**Problem to solve**
Find the lines containing the word "into" and copy every one of them.

**Dataset records**

##############################

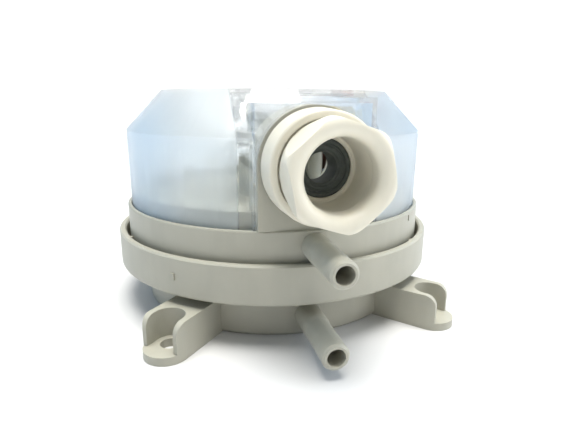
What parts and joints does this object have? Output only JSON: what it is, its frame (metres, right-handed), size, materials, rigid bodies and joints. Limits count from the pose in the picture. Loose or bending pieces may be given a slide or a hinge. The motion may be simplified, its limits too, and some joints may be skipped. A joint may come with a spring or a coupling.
{
  "type": "differential pressure switch",
  "caption": "Round differential pressure switch for air with wall feet, hose spigots, cable gland and clear cover over the setting knob.",
  "frame": {"origin": "middle of the wall side of the base, on the housing's round axis", "axes": "+Z along the housing axis from the wall side up through the clear cover, -Y towards the cable gland and both hose spigots, +X to the right seen from the gland side"},
  "size_m": [0.0904, 0.106, 0.058],
  "materials": {
    "housing": "fine moulded beige glass-filled plastic",
    "cover": "clear plastic, polished on top and on the window box, frosted round the side",
    "gland": "satin beige plastic",
    "seal": "dull black rubber",
    "silicone": "dull red-brown silicone",
    "plate": "pressed sheet, satin",
    "pusher": "natural acetal",
    "spring": "drawn spring wire",
    "knob": "fine matt",
    "scale": "printed white plate",
    "switch_case": "brown moulded phenolic",
    "button": "smooth red",
    "lever": "bright spring strip",
    "terminal": "stamped, lightly dulled",
    "screw": "zinc plated"
  },
  "bodies": {
    "housing": {"lower_housing": "housing", "upper_housing": "housing", "diaphragm": "silicone", "scale_plate": "scale", "scale_screws": "screw", "switch_body": "switch_case", "lever_pin": "lever", "switch_screws": "screw", "common_tab": "terminal", "open_tab": "terminal", "close_tab": "terminal", "cover_gasket": "seal", "gland_washer": "seal", "gland_body": "gland", "gland_seal": "seal", "gland_locknut": "gland", "range_spring": "spring"},
    "plates": {"lower_plate": "plate", "upper_plate": "pusher", "plate_rivet": "plate", "trim_screw": "screw"},
    "knob": {"setting_knob": "knob", "knob_clip": "spring"},
    "cup": {"spring_cup": "pusher"},
    "lever": {"switch_lever": "lever"},
    "button": {"switch_button": "button"},
    "lid": {"cover": "cover"},
    "nut": {"gland_nut": "gland"}
  },
  "joints": [
    {"name": "plate_stroke", "type": "slide", "parent": "housing", "child": "plates", "axis": [0, 0, 1], "range_m": [0, 0.001], "stiffness_N_per_m": 600, "deforming": ["diaphragm"]},
    {"name": "knob_turn", "type": "hinge", "parent": "housing", "child": "knob", "pos_m": [0, 0, 0.043], "axis": [0, 0, -1], "range_deg": [0, 225]},
    {"name": "cup_slide", "type": "slide", "parent": "housing", "child": "cup", "axis": [0, 0, 1], "range_m": [-0.0038, 0], "deforming": ["range_spring"]},
    {"name": "lever_turn", "type": "hinge", "parent": "housing", "child": "lever", "pos_m": [0.01875, 0.011, 0.03], "axis": [-1, 0, 0], "range_deg": [0, 3.5]},
    {"name": "button_slide", "type": "slide", "parent": "housing", "child": "button", "axis": [0, 0, 1], "range_m": [0, 0.00046]},
    {"name": "cover_lift", "type": "slide", "parent": "housing", "child": "lid", "axis": [0, 0, 1], "range_m": [0, 0.045]},
    {"name": "nut_turn", "type": "hinge", "parent": "housing", "child": "nut", "pos_m": [0, -0.054, 0.042], "axis": [0, -1, 0], "range_deg": [0, 360]}
  ],
  "couplings": [
    {"joint": "cup_slide", "follows": "knob_turn", "m_per_rad": -0.00095493},
    {"joint": "lever_turn", "follows": "plate_stroke", "rad_per_m": 58.824},
    {"joint": "button_slide", "follows": "plate_stroke", "ratio": 0.44118}
  ]
}
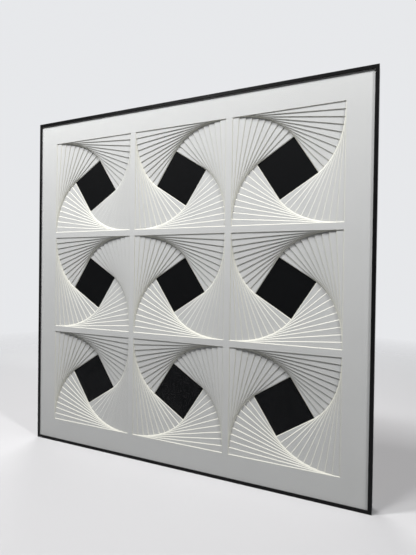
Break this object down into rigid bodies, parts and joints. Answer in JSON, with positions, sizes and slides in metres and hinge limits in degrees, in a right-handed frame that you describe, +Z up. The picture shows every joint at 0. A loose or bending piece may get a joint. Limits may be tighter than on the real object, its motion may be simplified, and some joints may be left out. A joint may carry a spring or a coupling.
{
  "type": "paper relief wall art",
  "caption": "Square framed paper relief: stacked white boards whose bevel-cut square openings shrink and turn like whirls down to black, behind clear glazing.",
  "frame": {"origin": "centre of the frame's back, on the wall", "axes": "+Z up, the picture faces -Y, +Y points into the wall, +X to the viewer's right"},
  "size_m": [0.904, 0.0377, 0.904],
  "materials": {
    "frame_black": "satin black anodised",
    "white_board": "matt, fine tooth, cream core",
    "black_card": "matt",
    "clear_glazing": "clear, polished",
    "hardboard": "pressed fibre",
    "spring_steel": "blued",
    "zinc_steel": "zinc plated",
    "bumper_rubber": "matt"
  },
  "bodies": {
    "root": {"backing_board": "hardboard", "black_card": "black_card", "board_01": "white_board", "board_02": "white_board", "board_03": "white_board", "board_04": "white_board", "board_05": "white_board", "board_06": "white_board", "board_07": "white_board", "board_08": "white_board", "board_09": "white_board", "board_10": "white_board", "board_11": "white_board", "corner_angle_bottom_left": "zinc_steel", "corner_angle_bottom_right": "zinc_steel", "corner_angle_top_left": "zinc_steel", "corner_angle_top_right": "zinc_steel", "corner_screws": "zinc_steel", "corner_shim_bottom_left": "zinc_steel", "corner_shim_bottom_right": "zinc_steel", "corner_shim_top_left": "zinc_steel", "corner_shim_top_right": "zinc_steel", "frame_rail_bottom": "frame_black", "frame_rail_left": "frame_black", "frame_rail_right": "frame_black", "frame_rail_top": "frame_black", "glazing": "clear_glazing", "hanger_left": "zinc_steel", "hanger_nuts": "zinc_steel", "hanger_right": "zinc_steel", "hanger_screws": "zinc_steel", "spring_clip_bottom_1": "spring_steel", "spring_clip_bottom_2": "spring_steel", "spring_clip_left_1": "spring_steel", "spring_clip_left_2": "spring_steel", "spring_clip_right_1": "spring_steel", "spring_clip_right_2": "spring_steel", "spring_clip_top_1": "spring_steel", "spring_clip_top_2": "spring_steel", "wall_bumper_left": "bumper_rubber", "wall_bumper_right": "bumper_rubber"}
  },
  "joints": []
}
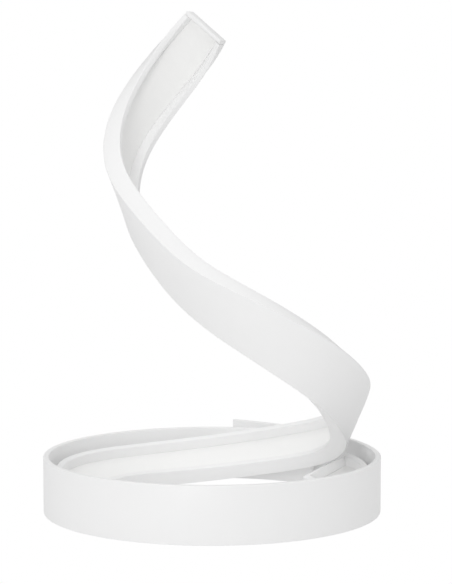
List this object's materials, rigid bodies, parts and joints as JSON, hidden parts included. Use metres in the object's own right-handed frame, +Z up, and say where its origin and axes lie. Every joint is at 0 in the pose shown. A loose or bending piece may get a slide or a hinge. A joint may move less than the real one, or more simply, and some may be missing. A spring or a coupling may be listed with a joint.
{
  "type": "spiral table lamp",
  "caption": "Table lamp: a channel ribbon with a sunk milky diffuser lies in a low ring base and climbs in one loose spiral to a free squared tip.",
  "frame": {"origin": "on the table, under the middle of the whole shape; the base ring's centre is 11 mm towards -Y from it", "axes": "+Z up; -Y is the front, which faces the viewer; +X is to the viewer's right"},
  "size_m": [0.1801, 0.2024, 0.2674],
  "materials": {
    "painted_white": "matt white powder coat",
    "milky_diffuser": "satin translucent, unlit",
    "black_plastic": "moulded matt",
    "zinc_steel": "zinc plated",
    "ballast_iron": "as cast",
    "grey_rubber": "matt",
    "circuit_board": "green solder mask",
    "tape_white": "white solder mask",
    "nylon": "natural",
    "nickel": "nickel plated",
    "lead_sheath": "extruded sheath"
  },
  "bodies": {
    "lamp": {"ballast_1": "ballast_iron", "ballast_2": "ballast_iron", "base_band": "painted_white", "board_screw_1": "zinc_steel", "board_screw_2": "zinc_steel", "bottom_cover": "zinc_steel", "button_lead": "lead_sheath", "button_spring": "zinc_steel", "button_switch": "black_plastic", "channel_diffuser": "milky_diffuser", "channel_saddle_1": "nylon", "channel_saddle_2": "nylon", "channel_saddle_3": "nylon", "cover_screw_1": "zinc_steel", "cover_screw_2": "zinc_steel", "cover_screw_3": "zinc_steel", "cover_screw_4": "zinc_steel", "cover_screw_5": "zinc_steel", "cover_screw_6": "zinc_steel", "cover_screw_7": "zinc_steel", "dc_inlet": "black_plastic", "driver_board": "circuit_board", "driver_capacitor": "black_plastic", "driver_chip": "black_plastic", "driver_coil": "black_plastic", "driver_terminal": "circuit_board", "inlet_contact": "nickel", "inlet_lead": "lead_sheath", "inlet_nut": "nickel", "insulating_sheet": "nylon", "led_tape": "tape_white", "rubber_foot_1": "grey_rubber", "rubber_foot_2": "grey_rubber", "rubber_foot_3": "grey_rubber", "rubber_foot_4": "grey_rubber", "rubber_foot_5": "grey_rubber", "rubber_foot_6": "grey_rubber", "spiral_channel": "painted_white", "switch_board": "circuit_board", "tail_cap": "painted_white", "tape_lead": "lead_sheath", "tip_cap": "painted_white"},
    "button": {"dimmer_button": "painted_white"}
  },
  "joints": [
    {"name": "dimmer_press", "type": "slide", "parent": "lamp", "child": "button", "axis": [0.8988, -0.4384, 0], "range_m": [0, 0.0015], "stiffness_N_per_m": 400, "deforming": ["button_spring"]}
  ]
}
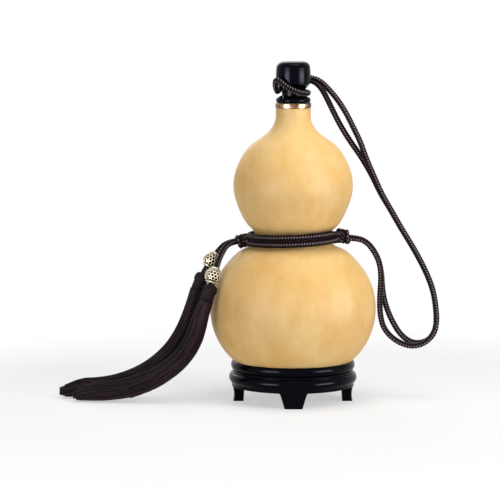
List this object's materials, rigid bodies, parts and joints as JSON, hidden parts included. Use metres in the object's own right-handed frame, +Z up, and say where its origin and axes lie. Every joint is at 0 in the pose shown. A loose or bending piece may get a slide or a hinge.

##############################

**Output for this task**
Break this object down into rigid bodies, parts and joints. Answer in JSON, with positions, sizes and slides in metres and hinge limits in degrees, in a right-handed frame that you describe, +Z up. The picture shows every joint at 0. A loose or bending piece may get a joint. Limits may be tighter than on the real object, its motion may be simplified, and some joints may be left out. A joint may carry a spring or a coupling.
  "frame": {"origin": "centre of the frame's back, on the wall", "axes": "+Z up, the picture faces -Y, +Y points into the wall, +X to the viewer's right"},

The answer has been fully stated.